Peyton and Elena meet at the adoption agency. They briefly speak as Peyton returns Elena's lost keys to her. They exchange business cards after Peyton mentions that she might have use for a photographer (which Elena was prior to marrying Barry).

Peyton's best friend, Wave, drags her to a 'love guru' (Tyler) where Peyton and Elena meet once again. Elena finds out that Peyton is gay as they talk about their marriages. Peyton calls Elena the next day, inquiring if Elena would help her with continuing her mother's Women's Glory Project, and make plans for Elena to visit the next day with her portfolio.

They meet once again, and it's revealed that Peyton's an agoraphobic with substantial difficulties trusting. They bond over the next few weeks - over picnics with Tyler, and late-night glasses of wine. Later, Elena takes better professional photographs of Peyton for her books, and they discuss their upbringings and how they knew they were straight and gay, respectively.

Peyton calls Wave asking for advice on her feelings for Elena, and her friend tells her to be honest with Elena about said feelings, unaware that Elena has some of her own. She visits Peyton later, after being avoided for some time, showing up at her door with the printed photographs. At the unexpected visit, Peyton discloses her feelings to Elena and suggests that they not spend time together. Elena violently rejects that idea, telling Peyton that she's her absolute best friend, that they need to be in each other's lives, and that Peyton can have "all of (her) except for that (meaning physically romantic encounters)." Subsequently, however, Elena begins to rapidly examine her own feelings. Elena calls Peyton after exploring lesbian websites, saying that she's not attracted to them and doesn't think she's a lesbian, leaving the viewer aware that she is attracted to Peyton. This is followed by an uncharacteristically (up to this point) passionate statement from Elena asking if she and Peyton could agree to call her feelings a serious "crush." Her husband walks up in the middle of the call, causing her to quickly end it, which appears even more suspicious.

The following day, Elena comes over to Peyton's house and makes out with her passionately. As time passes, Elena begins wanting more from her relationship with Peyton. She asks Peyton to make love to her; at first Peyton refuses, saying that "once [they] go there, there's no going back." Elena tells her that she doesn't want to go back. As they're making love, Peyton asks Elena to stay with her, though it's unclear whether she means physically or emotionally.

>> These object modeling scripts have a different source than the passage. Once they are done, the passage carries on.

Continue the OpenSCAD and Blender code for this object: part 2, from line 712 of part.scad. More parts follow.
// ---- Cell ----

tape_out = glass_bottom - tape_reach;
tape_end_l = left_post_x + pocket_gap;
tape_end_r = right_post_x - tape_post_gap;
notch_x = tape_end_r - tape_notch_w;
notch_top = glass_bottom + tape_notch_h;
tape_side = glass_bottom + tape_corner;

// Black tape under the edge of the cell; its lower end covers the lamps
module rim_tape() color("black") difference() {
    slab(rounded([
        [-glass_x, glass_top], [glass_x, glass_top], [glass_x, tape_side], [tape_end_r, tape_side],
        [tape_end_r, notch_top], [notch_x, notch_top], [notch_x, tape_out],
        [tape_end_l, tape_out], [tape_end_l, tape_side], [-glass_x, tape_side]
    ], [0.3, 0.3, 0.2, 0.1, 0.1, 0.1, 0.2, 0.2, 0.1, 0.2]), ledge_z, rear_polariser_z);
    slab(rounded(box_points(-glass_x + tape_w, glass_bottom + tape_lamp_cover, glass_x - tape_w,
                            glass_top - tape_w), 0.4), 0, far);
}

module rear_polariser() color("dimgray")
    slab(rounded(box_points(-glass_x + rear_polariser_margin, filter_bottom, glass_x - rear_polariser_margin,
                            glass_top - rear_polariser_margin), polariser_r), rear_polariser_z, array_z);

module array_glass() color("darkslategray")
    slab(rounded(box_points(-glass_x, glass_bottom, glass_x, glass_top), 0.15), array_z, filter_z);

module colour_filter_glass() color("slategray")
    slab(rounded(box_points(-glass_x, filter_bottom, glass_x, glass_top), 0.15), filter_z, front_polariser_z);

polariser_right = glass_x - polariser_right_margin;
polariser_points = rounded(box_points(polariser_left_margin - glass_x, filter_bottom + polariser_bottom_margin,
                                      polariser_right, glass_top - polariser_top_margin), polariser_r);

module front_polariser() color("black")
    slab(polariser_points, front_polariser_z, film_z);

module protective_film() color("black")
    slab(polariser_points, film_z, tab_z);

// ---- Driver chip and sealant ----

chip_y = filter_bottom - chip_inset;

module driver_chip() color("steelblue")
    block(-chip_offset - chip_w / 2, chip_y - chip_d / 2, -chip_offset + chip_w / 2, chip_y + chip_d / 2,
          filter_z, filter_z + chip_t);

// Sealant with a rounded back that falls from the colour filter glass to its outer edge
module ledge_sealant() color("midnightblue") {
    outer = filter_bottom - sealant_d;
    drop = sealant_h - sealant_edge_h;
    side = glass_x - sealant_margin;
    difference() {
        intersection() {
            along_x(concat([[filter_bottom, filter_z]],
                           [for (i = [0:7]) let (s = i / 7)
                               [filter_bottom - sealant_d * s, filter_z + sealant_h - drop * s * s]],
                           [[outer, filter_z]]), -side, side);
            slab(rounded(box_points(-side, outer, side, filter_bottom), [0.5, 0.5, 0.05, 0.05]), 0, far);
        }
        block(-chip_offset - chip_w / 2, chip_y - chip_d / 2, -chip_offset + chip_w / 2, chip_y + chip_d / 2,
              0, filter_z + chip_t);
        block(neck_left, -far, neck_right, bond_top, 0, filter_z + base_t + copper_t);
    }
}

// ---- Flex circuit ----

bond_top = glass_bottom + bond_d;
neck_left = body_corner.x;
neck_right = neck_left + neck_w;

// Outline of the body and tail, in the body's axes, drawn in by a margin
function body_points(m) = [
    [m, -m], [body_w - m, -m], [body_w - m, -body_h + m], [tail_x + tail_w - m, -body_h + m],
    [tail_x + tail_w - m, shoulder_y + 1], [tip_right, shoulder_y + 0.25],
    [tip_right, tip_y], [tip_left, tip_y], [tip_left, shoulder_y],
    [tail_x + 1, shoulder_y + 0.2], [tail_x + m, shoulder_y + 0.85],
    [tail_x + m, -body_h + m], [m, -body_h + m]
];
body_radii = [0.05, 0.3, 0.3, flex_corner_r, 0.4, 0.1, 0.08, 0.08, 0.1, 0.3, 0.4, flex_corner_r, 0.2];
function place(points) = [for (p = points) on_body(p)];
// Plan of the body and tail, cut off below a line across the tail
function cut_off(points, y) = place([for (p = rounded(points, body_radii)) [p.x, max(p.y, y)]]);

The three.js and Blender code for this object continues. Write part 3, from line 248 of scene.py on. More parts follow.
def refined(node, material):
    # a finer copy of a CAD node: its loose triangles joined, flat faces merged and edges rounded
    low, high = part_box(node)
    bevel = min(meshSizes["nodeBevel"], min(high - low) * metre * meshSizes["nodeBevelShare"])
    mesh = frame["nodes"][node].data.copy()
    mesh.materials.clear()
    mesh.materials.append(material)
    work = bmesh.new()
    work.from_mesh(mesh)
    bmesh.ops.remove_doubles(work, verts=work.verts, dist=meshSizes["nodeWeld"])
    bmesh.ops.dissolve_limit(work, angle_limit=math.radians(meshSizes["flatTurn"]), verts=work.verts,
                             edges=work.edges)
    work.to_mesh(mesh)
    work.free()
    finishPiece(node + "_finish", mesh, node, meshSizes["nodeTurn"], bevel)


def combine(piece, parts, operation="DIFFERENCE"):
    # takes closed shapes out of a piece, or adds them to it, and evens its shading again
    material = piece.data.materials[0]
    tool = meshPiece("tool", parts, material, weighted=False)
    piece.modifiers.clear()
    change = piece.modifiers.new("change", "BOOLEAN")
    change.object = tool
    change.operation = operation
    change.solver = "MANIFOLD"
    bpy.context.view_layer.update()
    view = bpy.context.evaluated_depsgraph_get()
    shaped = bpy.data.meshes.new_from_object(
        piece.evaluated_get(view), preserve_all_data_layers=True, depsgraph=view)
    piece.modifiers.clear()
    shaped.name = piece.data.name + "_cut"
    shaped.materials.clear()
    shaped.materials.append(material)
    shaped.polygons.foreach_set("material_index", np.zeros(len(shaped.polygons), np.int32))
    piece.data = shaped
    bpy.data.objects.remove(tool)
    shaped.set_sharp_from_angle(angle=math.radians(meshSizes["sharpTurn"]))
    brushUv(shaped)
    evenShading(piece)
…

Over the next several days, Elena and Peyton embark on a secret sexual relationship. One morning, they both get into a bit of an inquisition when Peyton asks how Barry comes on to Elena and when and how often they have sex. Elena tells her that they don't have sex anymore, and also tells her that they're going on an annual vacation to Hawaii together. Peyton writes intimate letters to Elena as she's away, and Nash is the one that finds them as he's looking for some aspirin in her suitcase.

The toll of having two partners starts to eat away at Elena, and she begins to get in more fights with both Barry and Peyton. Nash starts stealing and drinking from the stress of keeping Elena's affair with Peyton secret, and ends up getting caught by the police after getting drunk and returning to the store he stole from. When Elena comes back and confronts him about it, he tells her that he knows of her affair with Peyton and she explains (briefly) that she does not intend to stop seeing her.

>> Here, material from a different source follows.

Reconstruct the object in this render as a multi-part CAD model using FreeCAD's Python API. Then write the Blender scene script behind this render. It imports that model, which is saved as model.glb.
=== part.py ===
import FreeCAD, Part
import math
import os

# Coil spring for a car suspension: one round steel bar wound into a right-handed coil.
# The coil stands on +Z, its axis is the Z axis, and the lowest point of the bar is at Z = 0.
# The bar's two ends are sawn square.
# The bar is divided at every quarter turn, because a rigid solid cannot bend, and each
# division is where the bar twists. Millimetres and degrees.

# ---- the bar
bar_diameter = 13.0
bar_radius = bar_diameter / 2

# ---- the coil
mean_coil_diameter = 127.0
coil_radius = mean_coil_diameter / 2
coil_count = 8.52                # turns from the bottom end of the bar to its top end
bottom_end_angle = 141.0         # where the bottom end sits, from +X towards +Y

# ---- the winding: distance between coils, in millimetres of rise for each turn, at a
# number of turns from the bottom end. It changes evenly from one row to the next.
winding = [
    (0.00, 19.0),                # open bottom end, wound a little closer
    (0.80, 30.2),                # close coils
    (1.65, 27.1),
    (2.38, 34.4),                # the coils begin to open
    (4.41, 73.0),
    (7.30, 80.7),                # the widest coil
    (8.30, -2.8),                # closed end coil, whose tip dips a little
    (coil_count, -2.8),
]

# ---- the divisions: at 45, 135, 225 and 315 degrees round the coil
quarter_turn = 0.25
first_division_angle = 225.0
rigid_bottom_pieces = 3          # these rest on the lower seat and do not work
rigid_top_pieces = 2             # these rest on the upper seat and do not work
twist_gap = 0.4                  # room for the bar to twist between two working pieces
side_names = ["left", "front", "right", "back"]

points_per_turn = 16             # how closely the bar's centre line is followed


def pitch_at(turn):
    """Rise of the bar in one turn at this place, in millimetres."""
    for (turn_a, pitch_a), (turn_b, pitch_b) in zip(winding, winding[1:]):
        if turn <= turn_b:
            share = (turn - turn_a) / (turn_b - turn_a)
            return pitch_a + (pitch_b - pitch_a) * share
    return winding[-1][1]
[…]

Elena returns to Tyler out of desperation for answers as to why she's been set on this path, and meets Peyton later and kisses her in the park, oblivious to Millie seeing them together. Millie then calls Barry and tells him about Elena's affair. Peyton tells her that they should probably break up, because of all the complications arising for Elena. Elena insists that they don't, asking Peyton rhetorically if she ever saw a future of them together. They break up and Elena walks off as Millie goes to Barry and tells him about the affair to his face. Elena breaks up with Barry, telling him that Nash needs the real them, not the fighting couple that they've become.

Six months later, Wave and Peyton are taking a walk in the park and run into Tori and Nash, also doing the same. Elena also comes up, walking with Tyler and his wife, Lily. She's now pregnant, and at first Peyton freaks out, thinking that Elena played her and was sleeping with Barry the entire time they were together. Elena faints, and Nash gets Peyton and Elena to talk together at Tyler's house so Elena can explain that she broke up and is getting divorced from Barry, but still wanted a child, to have some hope in her life and that she received IVF with Tyler's 'contribution,' and asks Peyton to try and understand. Peyton apologizes and they kiss.

The movie ends with another of Tyler's picnics with Peyton and Elena together with their infant.

==Cast==
- Necar Zadegan as Elena Winters
- Traci Dinwiddie as Peyton Lombard
- Gary Weeks as Barry Winters, Elena's husband
- Sam Harris as Tyler
- Connor Kramme as Nash Winters, Elena's son
- Sabrina Fuster as Tori
- Mary Wells as Wave
- Erin Carufel as Millie
- Heather Howe as Lily
- Skyler Cooper as Jackie

==Reception==
The film received mixed reviews. It is rated 58% on Rotten Tomatoes. It received 6.4 out of 10 stars by IMDb.